Press Release No. 45/2017
31 March 2017
Heidelberg geoscientists to lead international research team on marine expedition in Eastern Mediterranean Sea
Forschungsschiff Meteor

Photo: Tobias Fischer

For the researchers, the German research vessel METEOR will be expedition laboratory and home at the same time.

How did environmental and climatic changes early on in human history influence cultures – and what conclusions can be drawn relative to climate change today? These questions are the subject of a three-week expedition aboard the research vessel METEOR that will take an international team of geoscientists and archaeologists, led by researchers from Heidelberg University, into the eastern Mediterranean. "The goal is to reconstruct the climate and ecosystem dynamics over the past 10,000 years there, for both the coastal countries and the marine area, and to place them in relationship to archaeological finds," explains expedition leader Prof. Dr Jörg Pross of the Institute of Earth Sciences. Cooperation partners from Greece, Italy and the USA will be joining the voyage scheduled for the fall of 2017.

"The history of the eastern Mediterranean region is marked by repeated socioeconomic and sociocultural upheaval. Although climate is suspected to lie at the root of some of this upheaval, we do not yet have climate data that we can connect to findings from archaeological research that would explain any possible relationships," explains Pross. To reconstruct the changes on both land and sea, the researchers will extract core samples from the sea floor near the coast. The drill cores hold various climatic and environmental indicators, such as pollen from land plants that end up deposited on the sea floor. "By taking this approach, we can reconstruct the environmental conditions in those regions and times that our colleagues from archaeology have identified as characterized by drastic sociocultural change," states Prof. Pross. The core sediments will be analysed in Heidelberg.

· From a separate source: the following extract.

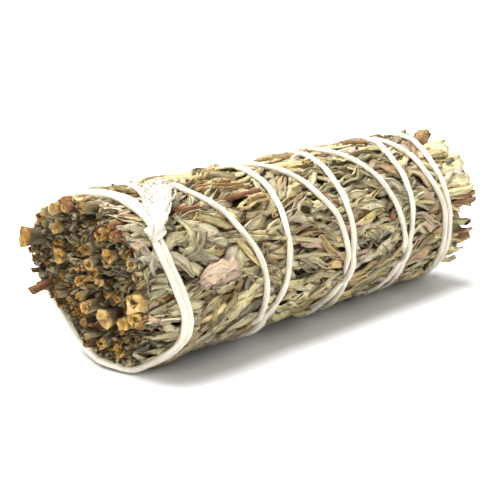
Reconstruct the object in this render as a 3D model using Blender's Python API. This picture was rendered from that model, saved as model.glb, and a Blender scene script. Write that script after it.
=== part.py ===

At the same time, the researchers want to use the drill cores to reconstruct how the ecosystems in the eastern Mediterranean have changed over the last 10,000 years. For example, previous data suggests that many more fish lived there 6,000 years ago and that the composition of the populations was very different. "The entire marine food chain has changed drastically," says Pross. The researchers will investigate the extent to which this change in food resources also affected the early cultures along the Aegean coast – and vice versa, whether those cultures intervened fundamentally in the structure of marine ecosystems. To this end, the experts will analyse microscopically small fish scales and teeth preserved on the sea floor.

"Against the backdrop of today's human-induced climate change, the question of how earlier climatic changes affected humankind has become one of the most pressing issues at the intersection of science and the humanities," stresses Prof. Pross, who is also a member of the Heidelberg Center for the Environment (HCE). "The intensive dialog already ongoing between paleoclimatologists and archaeologists at the HCE is a critical prerequisite for uncovering the relationships between climatic events and socioeconomic upheaval and for discovering the underlying processes."

The research expedition aboard the METEOR is being funded by the Federal Ministry of Education and Research and the German Research Foundation.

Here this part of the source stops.